Experimental and Numerical Study of Transversal Flexural Behavior on Steel Ultrahigh-Toughness Cementitious Composite Bridge Decks

Abstract Currently, the composite bridge deck (CBD) system with ultrahigh-toughness cementitious composite (UHTCC) is understood to possess improved ductility and to resist cracking. To provide recommendations for designing this structural system in engineering practice, the flexural behavior in the transversal direction of steel–UHTCC CBDs was investigated using experimental and numerical analyses. Two steel–UHTCC CBDs with plate and U-ribs, respectively, were designed to obtain experimental data, including the failure mode, load-deflection curves, slippage development, and strain distribution.
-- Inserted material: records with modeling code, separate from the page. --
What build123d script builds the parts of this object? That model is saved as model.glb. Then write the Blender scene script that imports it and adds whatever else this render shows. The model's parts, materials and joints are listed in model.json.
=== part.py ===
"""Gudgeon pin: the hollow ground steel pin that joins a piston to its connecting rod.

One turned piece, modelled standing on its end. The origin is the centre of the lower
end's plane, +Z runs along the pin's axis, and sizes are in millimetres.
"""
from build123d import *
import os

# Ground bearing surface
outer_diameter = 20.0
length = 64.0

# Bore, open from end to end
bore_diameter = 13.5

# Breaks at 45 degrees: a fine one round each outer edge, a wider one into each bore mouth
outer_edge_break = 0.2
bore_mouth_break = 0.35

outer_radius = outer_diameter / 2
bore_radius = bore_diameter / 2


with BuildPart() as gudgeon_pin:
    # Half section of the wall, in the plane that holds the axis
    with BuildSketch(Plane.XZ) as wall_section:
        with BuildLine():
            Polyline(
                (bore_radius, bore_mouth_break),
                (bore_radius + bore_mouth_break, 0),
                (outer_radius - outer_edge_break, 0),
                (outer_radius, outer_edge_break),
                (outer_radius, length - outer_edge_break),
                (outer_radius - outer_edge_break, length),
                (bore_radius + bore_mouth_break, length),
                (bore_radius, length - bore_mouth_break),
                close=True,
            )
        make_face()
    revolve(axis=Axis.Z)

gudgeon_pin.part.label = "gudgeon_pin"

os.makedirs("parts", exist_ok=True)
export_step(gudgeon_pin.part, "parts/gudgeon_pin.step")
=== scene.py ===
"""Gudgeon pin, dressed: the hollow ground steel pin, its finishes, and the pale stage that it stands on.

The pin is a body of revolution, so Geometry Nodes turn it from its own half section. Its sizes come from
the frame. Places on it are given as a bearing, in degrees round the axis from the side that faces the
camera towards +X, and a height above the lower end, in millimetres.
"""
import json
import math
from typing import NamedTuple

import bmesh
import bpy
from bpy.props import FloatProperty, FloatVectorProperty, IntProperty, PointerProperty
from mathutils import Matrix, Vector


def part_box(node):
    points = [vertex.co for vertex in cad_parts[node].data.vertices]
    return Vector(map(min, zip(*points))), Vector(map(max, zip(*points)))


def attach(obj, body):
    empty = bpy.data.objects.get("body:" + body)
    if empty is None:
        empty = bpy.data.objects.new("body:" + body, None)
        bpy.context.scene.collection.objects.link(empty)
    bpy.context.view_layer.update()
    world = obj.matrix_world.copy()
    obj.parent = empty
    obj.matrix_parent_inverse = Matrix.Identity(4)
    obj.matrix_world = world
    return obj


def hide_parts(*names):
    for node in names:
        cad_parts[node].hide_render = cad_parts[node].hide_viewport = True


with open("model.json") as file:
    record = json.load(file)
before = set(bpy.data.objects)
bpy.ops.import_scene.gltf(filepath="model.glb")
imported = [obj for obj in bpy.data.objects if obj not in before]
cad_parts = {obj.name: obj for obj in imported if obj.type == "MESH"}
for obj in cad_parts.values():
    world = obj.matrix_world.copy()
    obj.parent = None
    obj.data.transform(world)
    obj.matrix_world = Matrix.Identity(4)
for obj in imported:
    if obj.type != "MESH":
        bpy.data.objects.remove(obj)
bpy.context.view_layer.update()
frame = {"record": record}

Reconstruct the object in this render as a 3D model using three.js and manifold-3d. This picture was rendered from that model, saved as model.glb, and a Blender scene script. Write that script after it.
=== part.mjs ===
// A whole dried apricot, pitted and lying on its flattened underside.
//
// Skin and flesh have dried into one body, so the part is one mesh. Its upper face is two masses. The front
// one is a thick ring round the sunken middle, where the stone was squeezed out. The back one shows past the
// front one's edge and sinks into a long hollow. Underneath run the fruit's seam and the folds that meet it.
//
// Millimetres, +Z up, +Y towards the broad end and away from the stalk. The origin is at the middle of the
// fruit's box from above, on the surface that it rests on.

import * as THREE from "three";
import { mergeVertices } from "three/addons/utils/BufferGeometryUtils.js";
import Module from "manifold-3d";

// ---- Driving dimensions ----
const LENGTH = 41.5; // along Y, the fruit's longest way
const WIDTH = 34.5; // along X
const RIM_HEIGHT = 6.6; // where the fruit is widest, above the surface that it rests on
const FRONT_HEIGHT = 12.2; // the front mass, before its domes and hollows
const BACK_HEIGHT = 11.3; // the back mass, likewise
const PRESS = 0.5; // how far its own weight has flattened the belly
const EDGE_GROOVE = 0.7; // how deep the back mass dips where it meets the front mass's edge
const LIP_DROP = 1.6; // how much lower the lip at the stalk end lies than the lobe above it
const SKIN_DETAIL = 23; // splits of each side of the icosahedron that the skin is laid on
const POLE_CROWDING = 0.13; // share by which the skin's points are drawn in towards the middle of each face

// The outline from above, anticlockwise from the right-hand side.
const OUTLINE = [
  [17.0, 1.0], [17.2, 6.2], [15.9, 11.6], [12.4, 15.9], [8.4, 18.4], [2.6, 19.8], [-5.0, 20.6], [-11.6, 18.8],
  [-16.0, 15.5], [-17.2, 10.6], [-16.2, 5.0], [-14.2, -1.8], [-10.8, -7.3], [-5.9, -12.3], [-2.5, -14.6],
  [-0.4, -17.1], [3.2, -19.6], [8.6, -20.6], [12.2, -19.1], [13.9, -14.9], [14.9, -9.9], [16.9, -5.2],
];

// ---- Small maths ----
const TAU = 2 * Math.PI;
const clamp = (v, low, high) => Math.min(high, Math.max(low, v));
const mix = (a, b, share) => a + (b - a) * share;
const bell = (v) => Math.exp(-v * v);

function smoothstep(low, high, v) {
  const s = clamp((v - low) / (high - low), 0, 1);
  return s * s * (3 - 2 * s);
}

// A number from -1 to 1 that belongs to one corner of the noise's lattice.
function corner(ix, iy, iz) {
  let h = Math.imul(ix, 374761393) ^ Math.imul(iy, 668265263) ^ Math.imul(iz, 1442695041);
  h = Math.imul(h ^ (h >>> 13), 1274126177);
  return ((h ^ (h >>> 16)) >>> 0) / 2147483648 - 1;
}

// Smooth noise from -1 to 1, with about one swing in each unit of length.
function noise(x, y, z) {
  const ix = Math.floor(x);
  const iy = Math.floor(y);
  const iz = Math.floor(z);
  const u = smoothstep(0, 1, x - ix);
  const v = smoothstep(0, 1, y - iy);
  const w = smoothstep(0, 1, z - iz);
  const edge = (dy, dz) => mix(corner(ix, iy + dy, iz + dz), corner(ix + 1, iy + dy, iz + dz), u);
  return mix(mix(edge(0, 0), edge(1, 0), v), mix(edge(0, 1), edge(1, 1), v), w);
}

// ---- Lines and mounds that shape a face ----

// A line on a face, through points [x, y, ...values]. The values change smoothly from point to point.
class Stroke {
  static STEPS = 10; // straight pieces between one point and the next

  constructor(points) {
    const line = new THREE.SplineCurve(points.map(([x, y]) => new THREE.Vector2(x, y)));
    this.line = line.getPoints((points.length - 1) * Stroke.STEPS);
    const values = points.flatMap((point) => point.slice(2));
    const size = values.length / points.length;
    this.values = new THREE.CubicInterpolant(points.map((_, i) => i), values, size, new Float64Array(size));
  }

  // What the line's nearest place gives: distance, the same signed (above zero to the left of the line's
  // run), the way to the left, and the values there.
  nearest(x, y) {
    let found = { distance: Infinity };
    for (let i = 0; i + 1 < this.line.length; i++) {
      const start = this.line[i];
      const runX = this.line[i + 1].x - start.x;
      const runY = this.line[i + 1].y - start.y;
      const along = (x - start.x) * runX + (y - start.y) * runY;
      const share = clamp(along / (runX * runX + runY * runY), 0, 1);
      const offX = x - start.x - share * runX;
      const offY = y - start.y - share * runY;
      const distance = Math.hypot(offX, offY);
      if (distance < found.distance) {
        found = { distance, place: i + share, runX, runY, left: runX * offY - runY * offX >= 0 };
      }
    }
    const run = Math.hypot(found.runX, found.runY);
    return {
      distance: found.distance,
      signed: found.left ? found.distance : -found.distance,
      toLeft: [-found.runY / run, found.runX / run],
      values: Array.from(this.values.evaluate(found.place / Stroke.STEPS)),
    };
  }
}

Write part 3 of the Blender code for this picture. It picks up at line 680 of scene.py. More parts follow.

Then, finite-element (FE) models were established using ABAQUS software and validated against the test results. Eleven FE examples were designed for detailed parametric analysis of the stress on the steel plate in the steel–UHTCC CBD, with the design parameters mainly including the spacing between adjacent longitudinal ribs, the thickness of the UHTCC slab, and different working conditions and rib types. The experimental and simulated results illustrated the significant effect of using the UHTCC layer on improving the toughness and durability of the CBD structure, with the local effect greatly influenced by the longitudinal rib spacings. Finally, the transition condition between global and local failure modes of the steel–UHTCC CBDs, considering different longitudinal rib spacings, was studied, and a design scheme for obtaining the transition point is proposed to provide design suggestions.